▶ _Task requirements_
Among the entries below, please repeat exactly and only the lines from the line containing "build_dial(frame, looks)" to the line containing "bpy.data.objects.remove(obj)", both lines included.

--------

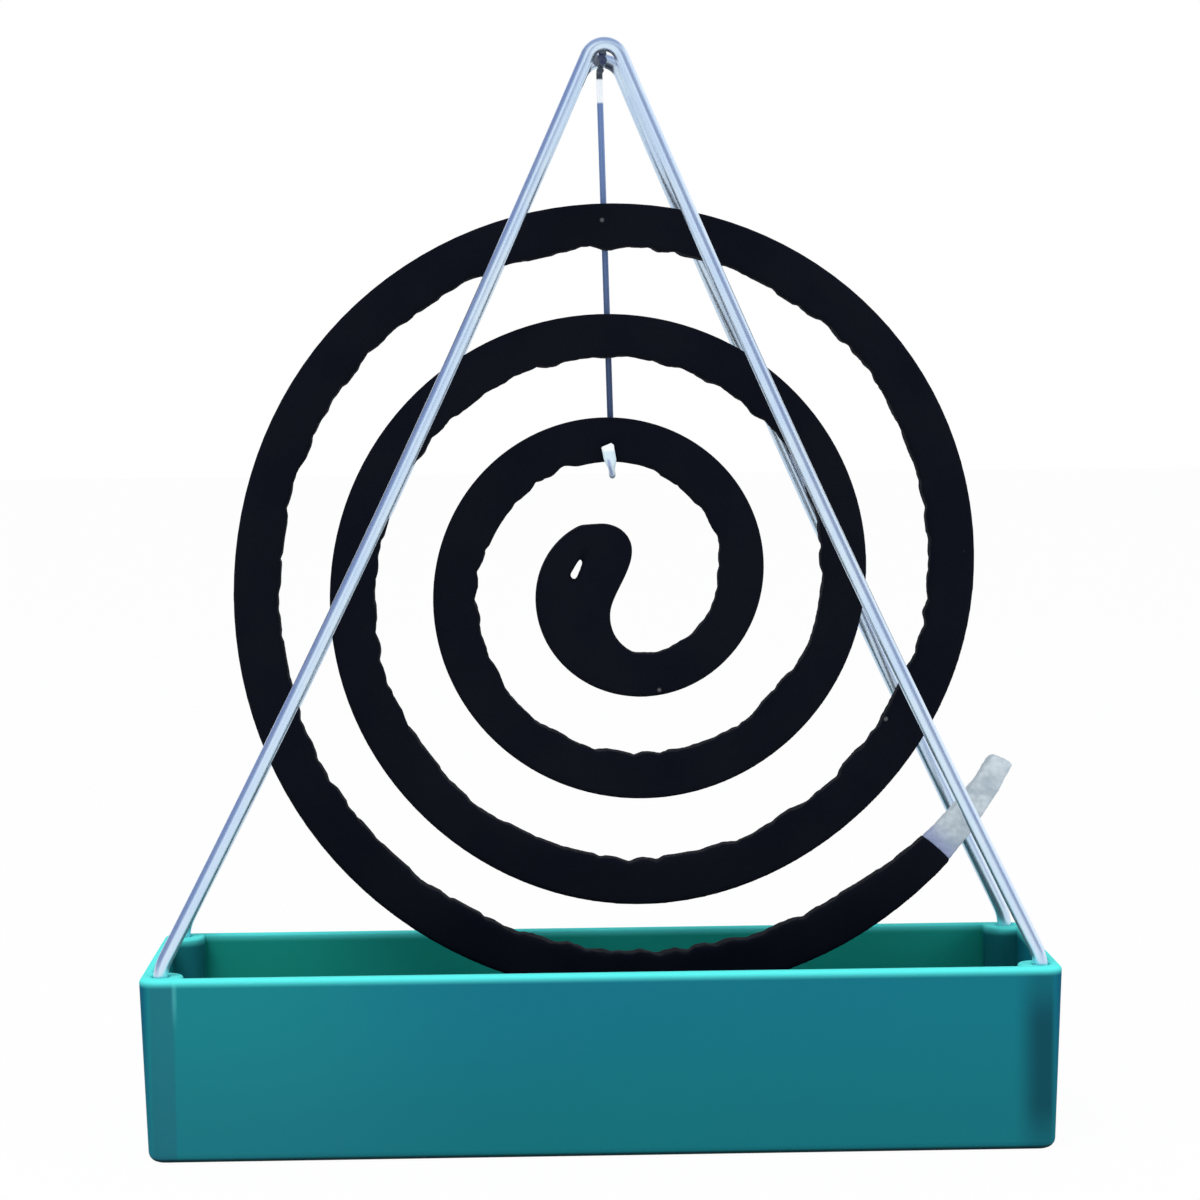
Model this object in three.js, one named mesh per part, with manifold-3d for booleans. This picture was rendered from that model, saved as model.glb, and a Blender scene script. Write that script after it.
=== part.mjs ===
// Mosquito coil holder: a moulded tray that catches the ash, a wire stand of two bent frames
// plugged into the tray's corner posts, a wire hook under the stand's crossbar, and a burning coil.
// Millimetres, +Z up, +Y to the back. The origin is the middle of the tray's underside.

import * as THREE from 'three';
import { mergeVertices } from 'three/addons/utils/BufferGeometryUtils.js';
import Module from 'manifold-3d';

const wasm = await Module();
wasm.setup();

// Tray, injection moulded in one piece
const trayLength = 150.7;
const trayDepth = 46;
const trayHeight = 30.5;
const trayWall = 1.8;
const trayFloor = 2;
const trayDraft = 1; // the outer faces stand this much further in at the foot than at the rim
const trayCornerRadius = 3;
const trayInnerCornerRadius = 2;
const trayFootRadius = 1.6;
const rimOuterRadius = 0.9;
const rimInnerRadius = 0.4;
const floorFillet = 1.6;

// Corner posts of the tray, each with a blind socket for one foot of the stand
const postReach = 7.1; // from the outer faces of the rim to the post's inner sides
const postCornerRadius = 3;
const postTopRadius = 0.7;
const socketInset = 3.4; // from the outer faces of the rim to the socket's middle
const socketDepth = 10;
const socketClearance = 0.3;
const socketLeadIn = 0.25;

// Stand, two A-shaped frames of one plated wire each
const frameWire = 2.4;
const footGap = 0.3; // under the wire's end, at the bottom of the socket
const frontNeckRise = 1.1; // from the rim to the middle of the bend where a leg leaves the vertical
const rearNeckRise = 1.6;
const neckBend = 2.2; // length of wire taken by that bend on either side of its corner
const apexHeight = 181.45; // of the front wire's middle line
const rearSag = 0.93; // the rear frame's top stands this much lower
const apexSpacing = 18.4; // from the front frame's wire to the rear frame's, at the top
const apexOffset = 2.05; // the stand's top leans this far to the right of the tray's middle
const frontBendRadius = 2.95;
const rearBendRadius = 3.8;
const leftBow = 1.35; // how far the left legs bow inward, half way up
const rightBow = 1.15;

// Crossbar, welded under the front bend and butted against the rear one
const barDiameter = 1.7;
const barShift = 0.45; // it lies this far to the left of the bends' middle
const barGap = 0.55; // under the front bend
const jointGap = 0.3; // kept between other pieces that touch on the real stand

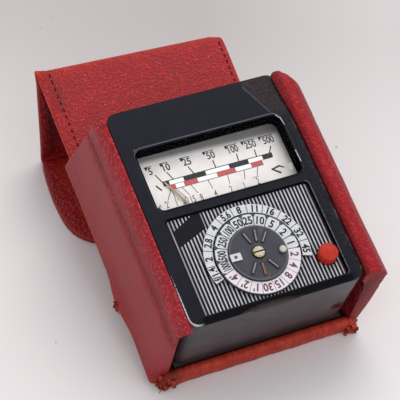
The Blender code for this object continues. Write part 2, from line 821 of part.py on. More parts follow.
def build_cell(frame, looks):
    inner_far = housing_length - housing_wall
    carrier_far = inner_far - gap
    carrier_near = carrier_far - carrier_thickness
    block = box_outline(-carrier_half_width, carrier_half_width, floor_top + gap, carrier_top)
    carrier = prism("cell_carrier", block, carrier_near, carrier_far, frame, looks["bakelite"], along="Y")
    pocket_near = carrier_far - pocket_depth
    pocket = box_outline(
        -lens_half_width - gap, lens_half_width + gap, lens_bottom - gap, carrier_top + overrun
    )
    cut(carrier, prism("cell_pocket", pocket, pocket_near, carrier_far + overrun, frame, along="Y"))
    cell = box_outline(-lens_half_width, lens_half_width, lens_bottom, lens_top)
    cell_near = pocket_near + gap
    cell_far = cell_near + cell_thickness
    prism("selenium_cell", cell, cell_near, cell_far, frame, looks["cell"], along="Y")
    contact_near = cell_far + gap
    contact_far = contact_near + contact_thickness
    contact = prism("contact_frame", cell, contact_near, contact_far, frame, looks["brass"], along="Y")
    inner = lens_half_width - contact_border
    light = box_outline(-inner, inner, lens_bottom + contact_border, lens_top - contact_border)
    cut(contact, prism("contact_opening", light, contact_near - overrun, contact_far + overrun, frame,
                       along="Y"))
    lens_near = contact_far + gap
    prism("cell_lens", cell, lens_near, housing_length - gap, frame, looks["lens"], along="Y")

    spool_z = floor_top + gap + resistor_radius
    spool_axis = empty("resistor_axis", frame, (resistor_x, resistor_y, spool_z), (90.0, 0.0, 0.0))
    half = resistor_length / 2
    inner_half = half - resistor_flange
    profile = (
        (0.0, -half),
        (resistor_radius, -half),
        (resistor_radius, -inner_half),
        (resistor_waist, -inner_half),
        (resistor_waist, inner_half),
        (resistor_radius, inner_half),
        (resistor_radius, half),
        (0.0, half),
    )
    turned("series_resistor", profile, spool_axis, looks["spool"], sides=small_sides)
    lead_z = floor_top + gap + lead_radius
    start_y = carrier_near - gap
    end_y = pivot_y + magnet_half_y + gap
    leads = (("cell_lead", cell_lead_x, cell_lead_bow), ("return_lead", return_lead_x, return_lead_bow))
    for name, x, bow in leads:
        points = []
        for i in range(lead_steps + 1):
            share = i / lead_steps
            bowed = x + bow * math.sin(math.pi * share)
            points.append((bowed, start_y + (end_y - start_y) * share, lead_z))
        tube(name, points, lead_radius, frame, looks["lead"])


def wall_cover(name, shares, side, bulge, lip_top, frame, looks):
    """One wall of the case: a leather cover that ends in a lip, over a board beside the housing."""
    foot_z = bottom_leather_top + gap
    fall = foot_z - lip_top
    points = [(side * (meter_wall_x + bulge * out), lip_top + fall * down) for out, down in shares]
    inner = offset_path(points, -side * leather)
    lip_end = (points[0][0], points[0][1] - leather)
    inside = [lip_end] + [tuple(point) for point in inner[2:-1]] + [(inner[-1].x, foot_z)]
    cover = prism(f"case_{name}_cover", points + inside[::-1], wall_near, wall_far, frame,
                  looks["leather"], along="Y")
    deeper = offset_path(points, -side * (leather + gap))
    beside = [tuple(point) for point in deeper[2:-1] if side * point.x > meter_wall_x + gap]
    board = [(points[0][0], min(beside[0][1], lip_end[1] - gap))] + beside
    board += [(deeper[-1].x, foot_z), (points[0][0], foot_z)]
    stiffener = prism(f"case_{name}_stiffener", board, wall_near, wall_far, frame, looks["board"],
                      along="Y")
    for made in (cover, stiffener):
        spread_foot(made)


def spread_foot(wall):
    """Both cut edges of a wall lean out towards its foot."""
    middle = (wall_near + wall_far) / 2
    for vertex in wall.data.vertices:
        lead = wall_foot_lead * max(-vertex.co.z, 0.0) / housing_depth
        vertex.co.y += lead if vertex.co.y > middle else -lead


def build_case(frame, looks):
    wall_cover("left", left_wall_shares, -1.0, left_bulge, left_lip_top, frame, looks)
    wall_cover("right", right_wall_shares, 1.0, right_bulge, right_lip_top, frame, looks)
    bottom = box_outline(case_left, case_right, -ledge_reach, floor_far)
    prism("case_bottom_leather", bottom, case_bottom, bottom_leather_top, frame, looks["leather"])
    board = box_outline(-half_width, half_width, 0.0, floor_far)
    prism("case_bottom_board", board, board_bottom, board_top, frame, looks["board"])
    welt_far = -gap
    radius = (ledge_top - bottom_leather_top - gap) / 2
    welt = [(-ledge_reach, bottom_leather_top + gap)]
    welt += [(welt_far, bottom_leather_top + gap), (welt_far, ledge_top)]
    round_centre = (radius - ledge_reach, ledge_top - radius)
    welt += [polar(radius, angle, round_centre) for angle in range(90, 181, 30)]
    prism("near_edge_welt", welt, -half_width, half_width, frame, looks["worn"], along="X")


def panel(name, layer, outline, mitre, length, parent, look):
    """One layer of a lid panel. Its crease end is mitred, and so is the far end where length is given."""
    top, thickness = layer
    bottom = top - thickness
    near_mitre, far_mitre = mitre
    def at(depth):
        near = crease_gap - depth * near_mitre
        far = None if length is None else length - crease_gap + depth * far_mitre
        return outline(near, far)
    return prism(name, at(bottom), bottom, top, parent, look, high_outline=at(top))


def straight_panel(near, far):
    return box_outline(lid_centre - lid_half_width, lid_centre + lid_half_width, near, far)


def tongue_outline(near, far):
    """Straight crease, sides that swell a little, and a round end."""
    half = []
    for i in range(4):
        share = i / 4
        y = near + (tongue_swell - near) * share
        swell = math.sin(math.pi / 2 * y / tongue_swell)
        half.append((lid_half_width + (tongue_half_width - lid_half_width) * swell, y))
    for i in range(tongue_steps + 1):
        angle = math.pi / 2 * i / tongue_steps
        x = tongue_half_width * math.cos(angle) ** (2 / tongue_round)
        y = tongue_swell + (tongue_length - tongue_swell) * math.sin(angle) ** (2 / tongue_round)
        half.append((x, y))
    right = [(lid_centre + x, y) for x, y in half]
    left = [(lid_centre - x, y) for x, y in half[-2::-1]]
    return right + left


def build_lid(frame, looks):
    """Three panels in a chain. Each crease axis lies in the lining's face, on the panel's inner side."""
    hinge_y = floor_far + crease_gap
    rise = math.radians(tilt)
    hinge_height = case_height(hinge_y, bottom_leather_top)
    ridge_height = hinge_height + end_panel_length * math.sin(rise)
    front_panel_length = ridge_height / math.cos(math.radians(leg_lean))
    ridge_turn = -(tilt + 90.0 + leg_lean)
    table_turn = leg_lean - 90.0
    ridge_mitre = 1 / math.tan(math.radians(180.0 + ridge_turn) / 2)
    table_mitre = 1 / math.tan(math.radians(180.0 + table_turn) / 2)
    end_axis = empty("flap_end_axis", frame, (0.0, hinge_y, bottom_leather_top))
    front_axis = empty("flap_front_axis", end_axis, (0.0, end_panel_length, 0.0), (ridge_turn, 0.0, 0.0))
    tongue_axis = empty("flap_tongue_axis", front_axis, (0.0, front_panel_length, 0.0),
                        (table_turn, 0.0, 0.0))
    lining = (0.0, lid_lining)
    outer = (-lid_lining - gap, lid_leather)
    for suffix, layer, look in (("lining", lining, looks["leather"]), ("leather", outer, looks["leather"])):
        panel(f"flap_end_{suffix}", layer, straight_panel, (0.0, ridge_mitre), end_panel_length,
              end_axis, look)
        panel(f"flap_front_{suffix}", layer, straight_panel, (ridge_mitre, table_mitre),
              front_panel_length, front_axis, look)
        panel(f"flap_tongue_{suffix}", layer, tongue_outline, (table_mitre, 0.0), None, tongue_axis, look)


def case_height(y, z):
    """Height above the table of a point of the meter frame, when the near bottom edge is on the table."""
    rise = math.radians(tilt)
    lowest = -ledge_reach * math.sin(rise) + case_bottom * math.cos(rise)
    return y * math.sin(rise) + z * math.cos(rise) - lowest


def centre_on_table(frame):
    """Moves the tilted frame so that the whole object stands on z = 0, centred on its footprint."""
    bpy.context.view_layer.update()
    graph = bpy.context.evaluated_depsgraph_get()
    points = []
    for made in bpy.context.scene.objects:
        if made.type == "EMPTY" or made.hide_render:
            continue
        shape = made.evaluated_get(graph)
        mesh = shape.to_mesh()
        points += [shape.matrix_world @ vertex.co for vertex in mesh.vertices]
        shape.to_mesh_clear()
    lows = [min(point[i] for point in points) for i in range(3)]
    highs = [max(point[i] for point in points) for i in range(3)]
    frame.location.x -= (lows[0] + highs[0]) / 2
    frame.location.y -= (lows[1] + highs[1]) / 2
    frame.location.z -= lows[2]


def main():
    for made in list(bpy.data.objects):
        bpy.data.objects.remove(made)
    looks = {
        "bakelite": material("bakelite", (0.022, 0.022, 0.026), 0.3),
        "glass": material("glass", (0.9, 0.92, 0.92), 0.05),
        "card": material("card", (0.76, 0.75, 0.70), 0.6),
        "stripes": material("stripes", (0.35, 0.34, 0.34), 0.4, 0.5),
        "ring": material("ring", (0.70, 0.69, 0.65), 0.45),
        "brass": material("brass", (0.55, 0.42, 0.22), 0.35, 1.0),
        "steel": material("steel", (0.55, 0.55, 0.56), 0.3, 1.0),
        "copper": material("copper", (0.45, 0.16, 0.08), 0.4, 1.0),
        "button": material("button", (0.50, 0.04, 0.02), 0.35),
        "cell": material("cell", (0.12, 0.13, 0.15), 0.35, 0.3),
        "lens": material("lens", (0.75, 0.78, 0.78), 0.1),
        "spool": material("spool", (0.25, 0.12, 0.05), 0.6),
        "lead": material("lead", (0.30, 0.05, 0.04), 0.6),
        "leather": material("leather", (0.37, 0.026, 0.030), 0.55),
        "worn": material("worn", (0.40, 0.05, 0.025), 0.75),
        "board": material("board", (0.20, 0.12, 0.08), 0.9),
    }
    frame = empty("meter_frame", None, (0.0, 0.0, 0.0), (tilt, 0.0, 0.0))
    build_housing(frame, looks)
    build_fasteners(frame, looks)
    build_dial(frame, looks)
    build_button(frame, looks)
    build_movement(frame, looks)
    build_cell(frame, looks)
    build_case(frame, looks)
    build_lid(frame, looks)
    centre_on_table(frame)


main()
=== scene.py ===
"""Finish of the selenium light meter in its leather case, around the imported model.

Pieces are placed in the meter frame: x across the face, y from the near end to the far end, z out
of the face. Lengths there are in millimetres, and the meshes are made in metres in the world.
"""
import json
import math
import random
from functools import reduce

import bmesh
import bpy
from mathutils import Matrix, Vector, noise


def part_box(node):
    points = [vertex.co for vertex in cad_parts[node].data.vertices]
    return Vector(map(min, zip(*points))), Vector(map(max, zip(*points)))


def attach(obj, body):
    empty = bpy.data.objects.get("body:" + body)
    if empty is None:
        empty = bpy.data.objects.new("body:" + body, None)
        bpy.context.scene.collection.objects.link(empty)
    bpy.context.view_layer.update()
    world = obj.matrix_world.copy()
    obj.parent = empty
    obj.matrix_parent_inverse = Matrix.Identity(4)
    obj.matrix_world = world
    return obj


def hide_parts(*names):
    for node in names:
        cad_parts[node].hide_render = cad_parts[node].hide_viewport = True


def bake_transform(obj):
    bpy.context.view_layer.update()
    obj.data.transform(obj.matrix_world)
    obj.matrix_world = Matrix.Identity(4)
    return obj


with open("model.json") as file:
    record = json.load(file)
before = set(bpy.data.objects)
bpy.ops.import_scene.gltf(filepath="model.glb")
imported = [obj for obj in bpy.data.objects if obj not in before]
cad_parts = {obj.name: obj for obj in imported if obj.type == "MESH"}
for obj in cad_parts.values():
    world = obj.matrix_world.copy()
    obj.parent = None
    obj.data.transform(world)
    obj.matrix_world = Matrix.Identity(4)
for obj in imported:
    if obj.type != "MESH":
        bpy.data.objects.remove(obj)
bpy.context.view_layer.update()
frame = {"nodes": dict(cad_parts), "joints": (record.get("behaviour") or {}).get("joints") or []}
nodes = frame["nodes"]
joints = {joint["name"]: joint for joint in frame["joints"]}

mm = 0.001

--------

▶ _Reply to the task_
    build_dial(frame, looks)
    build_button(frame, looks)
    build_movement(frame, looks)
    build_cell(frame, looks)
    build_case(frame, looks)
    build_lid(frame, looks)
    centre_on_table(frame)


main()
=== scene.py ===
"""Finish of the selenium light meter in its leather case, around the imported model.

Pieces are placed in the meter frame: x across the face, y from the near end to the far end, z out
of the face. Lengths there are in millimetres, and the meshes are made in metres in the world.
"""
import json
import math
import random
from functools import reduce

import bmesh
import bpy
from mathutils import Matrix, Vector, noise


def part_box(node):
    points = [vertex.co for vertex in cad_parts[node].data.vertices]
    return Vector(map(min, zip(*points))), Vector(map(max, zip(*points)))


def attach(obj, body):
    empty = bpy.data.objects.get("body:" + body)
    if empty is None:
        empty = bpy.data.objects.new("body:" + body, None)
        bpy.context.scene.collection.objects.link(empty)
    bpy.context.view_layer.update()
    world = obj.matrix_world.copy()
    obj.parent = empty
    obj.matrix_parent_inverse = Matrix.Identity(4)
    obj.matrix_world = world
    return obj


def hide_parts(*names):
    for node in names:
        cad_parts[node].hide_render = cad_parts[node].hide_viewport = True


def bake_transform(obj):
    bpy.context.view_layer.update()
    obj.data.transform(obj.matrix_world)
    obj.matrix_world = Matrix.Identity(4)
    return obj


with open("model.json") as file:
    record = json.load(file)
before = set(bpy.data.objects)
bpy.ops.import_scene.gltf(filepath="model.glb")
imported = [obj for obj in bpy.data.objects if obj not in before]
cad_parts = {obj.name: obj for obj in imported if obj.type == "MESH"}
for obj in cad_parts.values():
    world = obj.matrix_world.copy()
    obj.parent = None
    obj.data.transform(world)
    obj.matrix_world = Matrix.Identity(4)
for obj in imported:
    if obj.type != "MESH":
        bpy.data.objects.remove(obj)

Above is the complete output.